▼▼▼

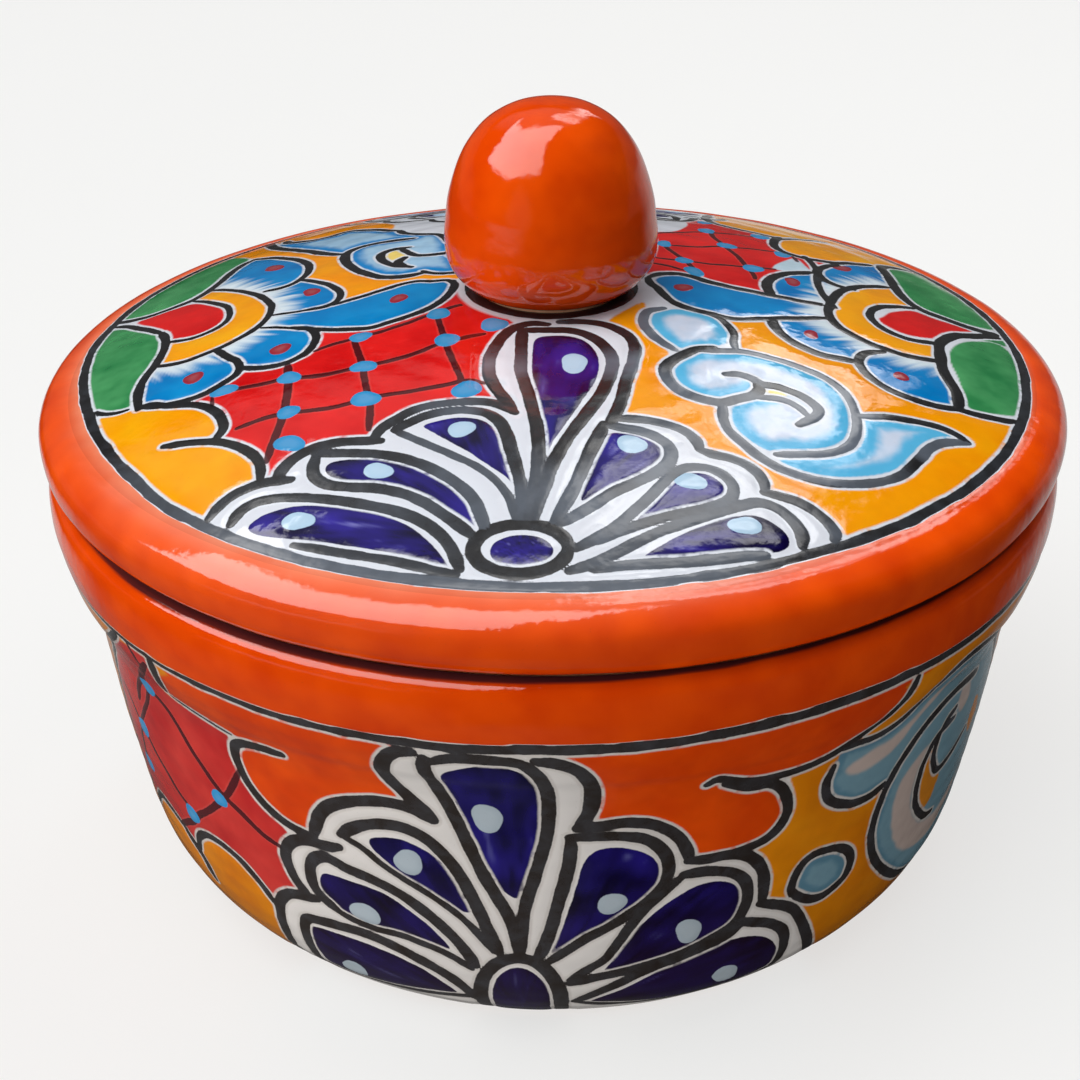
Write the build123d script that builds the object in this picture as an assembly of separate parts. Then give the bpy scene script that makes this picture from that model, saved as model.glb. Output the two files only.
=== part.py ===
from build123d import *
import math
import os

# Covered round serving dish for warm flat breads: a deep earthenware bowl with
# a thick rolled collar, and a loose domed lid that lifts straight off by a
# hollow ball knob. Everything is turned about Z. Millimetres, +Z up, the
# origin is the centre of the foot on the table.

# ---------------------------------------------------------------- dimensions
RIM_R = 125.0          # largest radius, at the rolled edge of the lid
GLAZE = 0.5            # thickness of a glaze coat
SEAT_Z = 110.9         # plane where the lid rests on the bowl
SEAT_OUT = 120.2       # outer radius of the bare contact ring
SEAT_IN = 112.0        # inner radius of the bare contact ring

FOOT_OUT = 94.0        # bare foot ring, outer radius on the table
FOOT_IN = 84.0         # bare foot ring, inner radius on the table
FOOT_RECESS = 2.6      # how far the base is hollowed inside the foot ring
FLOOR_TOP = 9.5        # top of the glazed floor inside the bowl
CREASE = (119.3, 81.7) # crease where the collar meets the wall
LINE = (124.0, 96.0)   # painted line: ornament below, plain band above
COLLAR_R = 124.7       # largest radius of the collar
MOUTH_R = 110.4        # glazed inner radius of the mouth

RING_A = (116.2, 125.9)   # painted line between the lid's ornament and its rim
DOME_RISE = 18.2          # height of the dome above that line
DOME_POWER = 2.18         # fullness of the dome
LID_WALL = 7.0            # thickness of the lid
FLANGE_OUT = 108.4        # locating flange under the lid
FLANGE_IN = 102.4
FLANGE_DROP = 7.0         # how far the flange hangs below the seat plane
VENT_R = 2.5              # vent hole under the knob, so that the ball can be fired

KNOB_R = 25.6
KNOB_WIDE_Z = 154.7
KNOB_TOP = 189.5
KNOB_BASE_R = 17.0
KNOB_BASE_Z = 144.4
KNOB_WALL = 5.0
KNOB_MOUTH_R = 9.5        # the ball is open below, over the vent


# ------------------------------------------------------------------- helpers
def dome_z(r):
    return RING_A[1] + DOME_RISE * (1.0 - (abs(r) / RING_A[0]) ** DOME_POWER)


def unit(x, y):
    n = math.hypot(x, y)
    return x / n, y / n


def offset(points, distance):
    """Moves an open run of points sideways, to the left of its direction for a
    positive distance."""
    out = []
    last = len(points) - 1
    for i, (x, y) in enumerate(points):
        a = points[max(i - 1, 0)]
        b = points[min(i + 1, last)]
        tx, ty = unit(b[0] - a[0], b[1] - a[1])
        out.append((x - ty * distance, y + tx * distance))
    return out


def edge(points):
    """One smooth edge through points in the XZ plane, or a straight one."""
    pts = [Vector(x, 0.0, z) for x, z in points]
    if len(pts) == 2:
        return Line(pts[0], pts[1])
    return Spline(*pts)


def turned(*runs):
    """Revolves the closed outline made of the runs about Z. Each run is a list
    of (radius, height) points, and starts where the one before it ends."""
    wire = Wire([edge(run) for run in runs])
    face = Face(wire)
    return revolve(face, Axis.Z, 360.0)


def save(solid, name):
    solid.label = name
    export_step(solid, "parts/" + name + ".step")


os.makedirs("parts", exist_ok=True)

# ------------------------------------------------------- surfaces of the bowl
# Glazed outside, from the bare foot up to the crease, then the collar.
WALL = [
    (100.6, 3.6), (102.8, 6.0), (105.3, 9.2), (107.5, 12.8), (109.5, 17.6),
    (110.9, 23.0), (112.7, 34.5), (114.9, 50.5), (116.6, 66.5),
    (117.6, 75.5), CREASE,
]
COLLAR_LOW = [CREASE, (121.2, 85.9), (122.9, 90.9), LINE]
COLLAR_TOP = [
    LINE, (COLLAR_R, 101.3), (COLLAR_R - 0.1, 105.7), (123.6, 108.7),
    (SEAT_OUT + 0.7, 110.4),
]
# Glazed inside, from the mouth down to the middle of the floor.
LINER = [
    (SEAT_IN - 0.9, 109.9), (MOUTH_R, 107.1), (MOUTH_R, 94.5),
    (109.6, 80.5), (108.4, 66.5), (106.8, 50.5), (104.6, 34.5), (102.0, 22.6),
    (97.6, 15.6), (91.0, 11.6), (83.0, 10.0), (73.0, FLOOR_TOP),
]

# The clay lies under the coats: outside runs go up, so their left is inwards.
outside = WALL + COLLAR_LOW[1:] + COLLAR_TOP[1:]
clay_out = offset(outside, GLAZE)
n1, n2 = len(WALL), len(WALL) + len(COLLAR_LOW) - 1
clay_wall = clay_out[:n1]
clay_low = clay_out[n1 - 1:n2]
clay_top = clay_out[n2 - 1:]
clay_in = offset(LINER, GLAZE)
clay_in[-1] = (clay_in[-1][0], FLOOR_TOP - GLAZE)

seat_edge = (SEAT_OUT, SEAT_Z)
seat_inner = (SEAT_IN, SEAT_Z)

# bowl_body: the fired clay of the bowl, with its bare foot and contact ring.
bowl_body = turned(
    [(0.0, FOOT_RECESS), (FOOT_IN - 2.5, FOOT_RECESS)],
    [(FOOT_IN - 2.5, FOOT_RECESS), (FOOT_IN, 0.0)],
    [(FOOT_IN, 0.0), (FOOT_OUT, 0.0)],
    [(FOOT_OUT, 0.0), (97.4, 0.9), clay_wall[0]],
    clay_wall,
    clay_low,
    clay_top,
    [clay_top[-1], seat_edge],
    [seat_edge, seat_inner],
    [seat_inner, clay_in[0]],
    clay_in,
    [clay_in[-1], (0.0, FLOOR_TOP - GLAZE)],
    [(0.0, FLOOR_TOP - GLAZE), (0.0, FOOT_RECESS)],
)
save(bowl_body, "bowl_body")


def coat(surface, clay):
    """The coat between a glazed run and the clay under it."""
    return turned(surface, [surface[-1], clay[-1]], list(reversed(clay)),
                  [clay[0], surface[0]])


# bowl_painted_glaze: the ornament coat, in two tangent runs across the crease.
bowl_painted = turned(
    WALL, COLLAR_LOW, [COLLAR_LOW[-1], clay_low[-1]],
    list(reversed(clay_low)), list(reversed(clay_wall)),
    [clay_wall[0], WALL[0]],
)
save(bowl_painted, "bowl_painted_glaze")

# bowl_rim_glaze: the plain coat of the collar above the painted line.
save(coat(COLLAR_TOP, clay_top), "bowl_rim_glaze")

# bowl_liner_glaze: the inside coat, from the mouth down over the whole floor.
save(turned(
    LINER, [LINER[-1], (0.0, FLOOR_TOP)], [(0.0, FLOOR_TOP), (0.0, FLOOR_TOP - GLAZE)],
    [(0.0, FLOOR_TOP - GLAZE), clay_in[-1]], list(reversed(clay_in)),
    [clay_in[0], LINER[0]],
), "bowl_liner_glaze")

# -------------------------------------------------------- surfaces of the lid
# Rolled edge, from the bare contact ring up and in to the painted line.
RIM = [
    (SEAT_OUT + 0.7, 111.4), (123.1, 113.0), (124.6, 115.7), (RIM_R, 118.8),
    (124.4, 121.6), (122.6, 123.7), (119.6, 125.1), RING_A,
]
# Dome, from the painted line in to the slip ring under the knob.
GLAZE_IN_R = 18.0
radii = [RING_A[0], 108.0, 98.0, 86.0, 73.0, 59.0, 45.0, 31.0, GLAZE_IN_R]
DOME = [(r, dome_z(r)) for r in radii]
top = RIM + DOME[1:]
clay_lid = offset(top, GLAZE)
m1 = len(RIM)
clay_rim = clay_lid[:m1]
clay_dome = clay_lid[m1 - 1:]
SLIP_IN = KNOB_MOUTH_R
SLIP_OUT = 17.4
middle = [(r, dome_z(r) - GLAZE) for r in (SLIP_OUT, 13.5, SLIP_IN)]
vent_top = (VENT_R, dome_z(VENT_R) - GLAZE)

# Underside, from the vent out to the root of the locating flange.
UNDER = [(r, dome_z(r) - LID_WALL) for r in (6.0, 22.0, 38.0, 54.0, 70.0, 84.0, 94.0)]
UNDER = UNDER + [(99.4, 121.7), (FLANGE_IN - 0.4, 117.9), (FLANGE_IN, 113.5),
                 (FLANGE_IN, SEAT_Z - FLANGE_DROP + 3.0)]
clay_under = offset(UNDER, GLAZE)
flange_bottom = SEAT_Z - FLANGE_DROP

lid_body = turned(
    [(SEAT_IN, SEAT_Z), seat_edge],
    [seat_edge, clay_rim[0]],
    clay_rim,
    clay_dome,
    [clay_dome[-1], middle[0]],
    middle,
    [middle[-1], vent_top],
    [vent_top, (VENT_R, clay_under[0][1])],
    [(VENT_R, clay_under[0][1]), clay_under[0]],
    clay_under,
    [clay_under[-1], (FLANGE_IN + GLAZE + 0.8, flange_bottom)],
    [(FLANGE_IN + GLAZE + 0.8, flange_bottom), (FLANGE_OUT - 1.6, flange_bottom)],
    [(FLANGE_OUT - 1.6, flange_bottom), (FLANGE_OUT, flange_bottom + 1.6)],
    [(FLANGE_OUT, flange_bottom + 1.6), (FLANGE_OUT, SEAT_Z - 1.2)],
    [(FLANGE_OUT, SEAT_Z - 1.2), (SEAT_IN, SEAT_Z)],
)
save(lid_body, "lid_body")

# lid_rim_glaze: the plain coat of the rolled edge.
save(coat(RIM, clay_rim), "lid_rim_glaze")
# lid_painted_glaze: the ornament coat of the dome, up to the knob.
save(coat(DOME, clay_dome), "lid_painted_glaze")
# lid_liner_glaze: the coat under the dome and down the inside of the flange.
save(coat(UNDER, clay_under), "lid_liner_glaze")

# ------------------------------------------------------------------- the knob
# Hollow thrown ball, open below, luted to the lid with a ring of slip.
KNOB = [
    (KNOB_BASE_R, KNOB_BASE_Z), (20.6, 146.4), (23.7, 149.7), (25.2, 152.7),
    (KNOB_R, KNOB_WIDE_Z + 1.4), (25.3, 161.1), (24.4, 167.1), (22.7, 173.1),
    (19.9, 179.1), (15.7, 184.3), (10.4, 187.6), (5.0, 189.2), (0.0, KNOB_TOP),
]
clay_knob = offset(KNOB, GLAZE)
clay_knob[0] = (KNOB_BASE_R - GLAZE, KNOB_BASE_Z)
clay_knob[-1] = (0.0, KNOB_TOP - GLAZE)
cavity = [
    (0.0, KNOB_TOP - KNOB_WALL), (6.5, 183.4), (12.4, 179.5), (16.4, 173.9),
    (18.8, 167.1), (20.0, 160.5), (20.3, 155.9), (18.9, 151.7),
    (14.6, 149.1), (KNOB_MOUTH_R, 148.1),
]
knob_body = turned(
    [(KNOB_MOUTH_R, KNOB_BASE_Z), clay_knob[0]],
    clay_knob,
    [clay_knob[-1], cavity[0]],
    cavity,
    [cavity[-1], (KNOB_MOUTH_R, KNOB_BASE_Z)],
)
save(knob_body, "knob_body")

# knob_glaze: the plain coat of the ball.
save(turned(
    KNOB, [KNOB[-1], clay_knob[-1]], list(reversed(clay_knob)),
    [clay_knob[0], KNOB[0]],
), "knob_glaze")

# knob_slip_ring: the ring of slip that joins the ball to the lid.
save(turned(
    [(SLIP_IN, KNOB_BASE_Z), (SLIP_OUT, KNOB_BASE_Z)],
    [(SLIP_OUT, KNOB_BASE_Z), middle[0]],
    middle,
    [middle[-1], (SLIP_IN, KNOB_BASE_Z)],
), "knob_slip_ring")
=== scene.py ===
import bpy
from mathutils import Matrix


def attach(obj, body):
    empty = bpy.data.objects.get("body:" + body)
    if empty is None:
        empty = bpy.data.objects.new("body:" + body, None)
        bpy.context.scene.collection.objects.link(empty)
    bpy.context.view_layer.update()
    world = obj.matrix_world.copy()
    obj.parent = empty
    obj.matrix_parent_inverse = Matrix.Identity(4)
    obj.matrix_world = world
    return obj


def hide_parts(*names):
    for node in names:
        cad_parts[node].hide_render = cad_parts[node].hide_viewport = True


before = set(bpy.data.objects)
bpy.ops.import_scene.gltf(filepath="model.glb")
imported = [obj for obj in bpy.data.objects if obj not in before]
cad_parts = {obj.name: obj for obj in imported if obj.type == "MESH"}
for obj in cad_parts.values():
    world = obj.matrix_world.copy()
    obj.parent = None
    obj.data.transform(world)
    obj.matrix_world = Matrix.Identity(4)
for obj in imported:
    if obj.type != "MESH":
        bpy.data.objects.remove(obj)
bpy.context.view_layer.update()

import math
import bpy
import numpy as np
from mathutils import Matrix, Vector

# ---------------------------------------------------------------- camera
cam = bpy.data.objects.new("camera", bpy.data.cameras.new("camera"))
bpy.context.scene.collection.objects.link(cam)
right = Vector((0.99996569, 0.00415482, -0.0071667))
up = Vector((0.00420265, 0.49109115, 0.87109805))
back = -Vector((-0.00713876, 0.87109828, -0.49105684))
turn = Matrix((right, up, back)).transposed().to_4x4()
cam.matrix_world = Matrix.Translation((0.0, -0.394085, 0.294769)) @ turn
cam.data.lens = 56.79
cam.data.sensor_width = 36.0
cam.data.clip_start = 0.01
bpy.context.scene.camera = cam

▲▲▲
▼▼▼

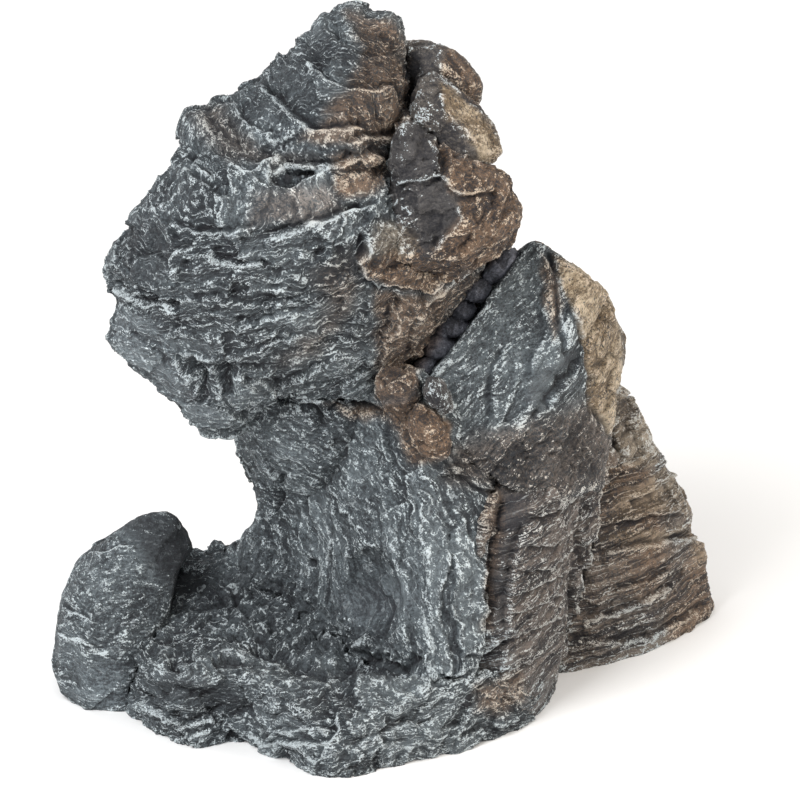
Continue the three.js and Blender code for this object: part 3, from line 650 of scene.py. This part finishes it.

▲▲▲

#### What is needed
Among the entries above, find the line with "# knob_slip_ring: the" and the line with "bpy.data.objects.remove(obj)"; give again exactly these two lines and all lines between them.

#### Reply
# knob_slip_ring: the ring of slip that joins the ball to the lid.
save(turned(
    [(SLIP_IN, KNOB_BASE_Z), (SLIP_OUT, KNOB_BASE_Z)],
    [(SLIP_OUT, KNOB_BASE_Z), middle[0]],
    middle,
    [middle[-1], (SLIP_IN, KNOB_BASE_Z)],
), "knob_slip_ring")
=== scene.py ===
import bpy
from mathutils import Matrix


def attach(obj, body):
    empty = bpy.data.objects.get("body:" + body)
    if empty is None:
        empty = bpy.data.objects.new("body:" + body, None)
        bpy.context.scene.collection.objects.link(empty)
    bpy.context.view_layer.update()
    world = obj.matrix_world.copy()
    obj.parent = empty
    obj.matrix_parent_inverse = Matrix.Identity(4)
    obj.matrix_world = world
    return obj


def hide_parts(*names):
    for node in names:
        cad_parts[node].hide_render = cad_parts[node].hide_viewport = True


before = set(bpy.data.objects)
bpy.ops.import_scene.gltf(filepath="model.glb")
imported = [obj for obj in bpy.data.objects if obj not in before]
cad_parts = {obj.name: obj for obj in imported if obj.type == "MESH"}
for obj in cad_parts.values():
    world = obj.matrix_world.copy()
    obj.parent = None
    obj.data.transform(world)
    obj.matrix_world = Matrix.Identity(4)
for obj in imported:
    if obj.type != "MESH":
        bpy.data.objects.remove(obj)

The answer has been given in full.